In the following material, identify every line holding the string "object" and return it.

------------------------------------------------------------------------

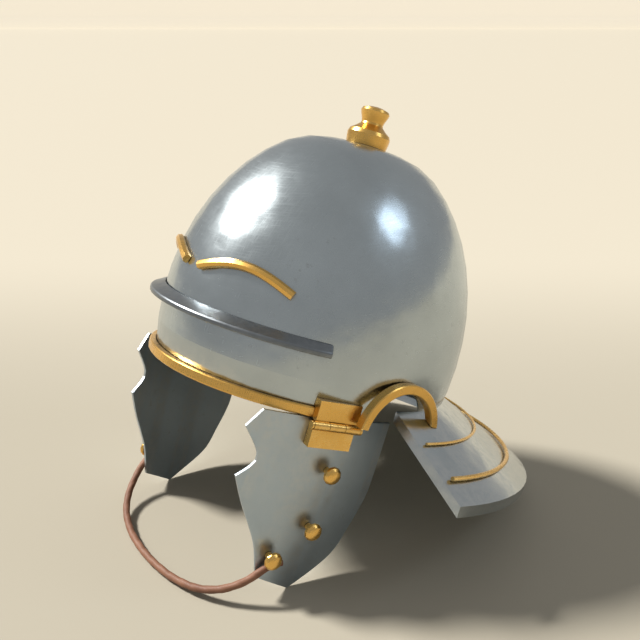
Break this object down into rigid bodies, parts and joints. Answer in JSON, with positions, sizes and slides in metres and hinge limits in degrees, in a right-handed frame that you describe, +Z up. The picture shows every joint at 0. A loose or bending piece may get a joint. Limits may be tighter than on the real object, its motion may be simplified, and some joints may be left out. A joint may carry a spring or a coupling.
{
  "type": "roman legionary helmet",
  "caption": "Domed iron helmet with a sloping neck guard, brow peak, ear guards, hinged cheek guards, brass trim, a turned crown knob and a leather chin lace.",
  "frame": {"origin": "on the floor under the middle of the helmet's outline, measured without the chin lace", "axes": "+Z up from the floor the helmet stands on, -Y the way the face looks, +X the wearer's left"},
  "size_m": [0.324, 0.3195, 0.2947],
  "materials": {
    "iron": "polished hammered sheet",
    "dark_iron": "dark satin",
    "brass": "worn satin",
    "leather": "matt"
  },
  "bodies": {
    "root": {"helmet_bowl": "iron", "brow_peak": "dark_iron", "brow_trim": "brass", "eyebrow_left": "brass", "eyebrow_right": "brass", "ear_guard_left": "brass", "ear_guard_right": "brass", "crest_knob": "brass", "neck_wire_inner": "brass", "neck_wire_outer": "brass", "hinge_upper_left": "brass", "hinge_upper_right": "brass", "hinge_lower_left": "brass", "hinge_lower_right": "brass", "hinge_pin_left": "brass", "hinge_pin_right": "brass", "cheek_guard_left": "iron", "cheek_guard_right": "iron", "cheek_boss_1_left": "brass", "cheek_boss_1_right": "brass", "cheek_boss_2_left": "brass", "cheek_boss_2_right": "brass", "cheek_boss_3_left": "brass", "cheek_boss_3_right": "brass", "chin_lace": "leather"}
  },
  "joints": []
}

------------------------------------------------------------------------

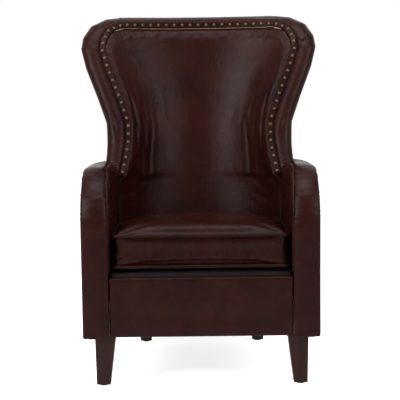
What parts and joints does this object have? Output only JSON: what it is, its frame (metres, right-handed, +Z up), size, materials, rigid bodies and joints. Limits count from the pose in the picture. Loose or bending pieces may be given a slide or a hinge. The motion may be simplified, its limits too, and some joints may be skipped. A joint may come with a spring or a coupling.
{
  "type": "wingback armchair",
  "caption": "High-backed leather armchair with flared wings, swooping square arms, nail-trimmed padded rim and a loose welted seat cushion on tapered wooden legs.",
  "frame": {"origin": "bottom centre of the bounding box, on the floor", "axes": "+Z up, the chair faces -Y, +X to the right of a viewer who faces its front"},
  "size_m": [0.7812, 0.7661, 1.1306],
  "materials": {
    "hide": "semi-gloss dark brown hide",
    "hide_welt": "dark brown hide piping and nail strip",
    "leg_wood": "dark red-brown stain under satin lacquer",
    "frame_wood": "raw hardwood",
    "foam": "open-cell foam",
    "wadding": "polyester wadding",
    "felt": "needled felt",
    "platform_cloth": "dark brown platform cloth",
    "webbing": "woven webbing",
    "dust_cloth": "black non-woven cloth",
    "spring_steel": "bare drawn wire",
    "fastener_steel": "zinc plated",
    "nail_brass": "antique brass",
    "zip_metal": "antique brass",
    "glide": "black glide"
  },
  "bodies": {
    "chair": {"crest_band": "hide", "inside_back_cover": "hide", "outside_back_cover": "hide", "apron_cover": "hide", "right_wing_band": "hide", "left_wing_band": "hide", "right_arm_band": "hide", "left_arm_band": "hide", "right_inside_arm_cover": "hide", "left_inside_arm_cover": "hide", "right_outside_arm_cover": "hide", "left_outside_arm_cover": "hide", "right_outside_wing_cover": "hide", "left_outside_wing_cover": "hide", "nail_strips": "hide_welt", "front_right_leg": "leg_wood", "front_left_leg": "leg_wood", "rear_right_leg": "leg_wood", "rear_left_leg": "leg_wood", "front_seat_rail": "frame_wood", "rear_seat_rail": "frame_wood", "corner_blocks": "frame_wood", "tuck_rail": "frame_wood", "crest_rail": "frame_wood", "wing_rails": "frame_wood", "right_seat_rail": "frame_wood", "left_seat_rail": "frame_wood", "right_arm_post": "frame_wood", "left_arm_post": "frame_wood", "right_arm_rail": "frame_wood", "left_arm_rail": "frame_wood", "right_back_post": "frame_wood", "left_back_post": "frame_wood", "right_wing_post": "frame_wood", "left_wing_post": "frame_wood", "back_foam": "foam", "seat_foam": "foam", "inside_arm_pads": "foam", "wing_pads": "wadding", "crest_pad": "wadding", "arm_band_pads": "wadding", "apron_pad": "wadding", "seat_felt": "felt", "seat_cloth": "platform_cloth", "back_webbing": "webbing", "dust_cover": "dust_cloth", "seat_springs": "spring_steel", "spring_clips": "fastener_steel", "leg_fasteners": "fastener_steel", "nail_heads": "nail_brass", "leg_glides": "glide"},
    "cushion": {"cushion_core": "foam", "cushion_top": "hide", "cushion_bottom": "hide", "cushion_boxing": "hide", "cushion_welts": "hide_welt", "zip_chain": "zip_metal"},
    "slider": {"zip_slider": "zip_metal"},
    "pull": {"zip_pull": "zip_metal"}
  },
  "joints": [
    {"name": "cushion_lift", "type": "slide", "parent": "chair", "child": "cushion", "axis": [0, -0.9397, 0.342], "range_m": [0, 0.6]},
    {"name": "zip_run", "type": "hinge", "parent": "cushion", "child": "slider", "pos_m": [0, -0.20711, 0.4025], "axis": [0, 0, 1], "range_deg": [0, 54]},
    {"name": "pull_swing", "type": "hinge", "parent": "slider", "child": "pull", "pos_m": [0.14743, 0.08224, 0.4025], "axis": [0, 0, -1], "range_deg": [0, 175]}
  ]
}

------------------------------------------------------------------------

_Problem solution_
Break this object down into rigid bodies, parts and joints. Answer in JSON, with positions, sizes and slides in metres and hinge limits in degrees, in a right-handed frame that you describe, +Z up. The picture shows every joint at 0. A loose or bending piece may get a joint. Limits may be tighter than on the real object, its motion may be simplified, and some joints may be left out. A joint may carry a spring or a coupling.
What parts and joints does this object have? Output only JSON: what it is, its frame (metres, right-handed, +Z up), size, materials, rigid bodies and joints. Limits count from the pose in the picture. Loose or bending pieces may be given a slide or a hinge. The motion may be simplified, its limits too, and some joints may be skipped. A joint may come with a spring or a coupling.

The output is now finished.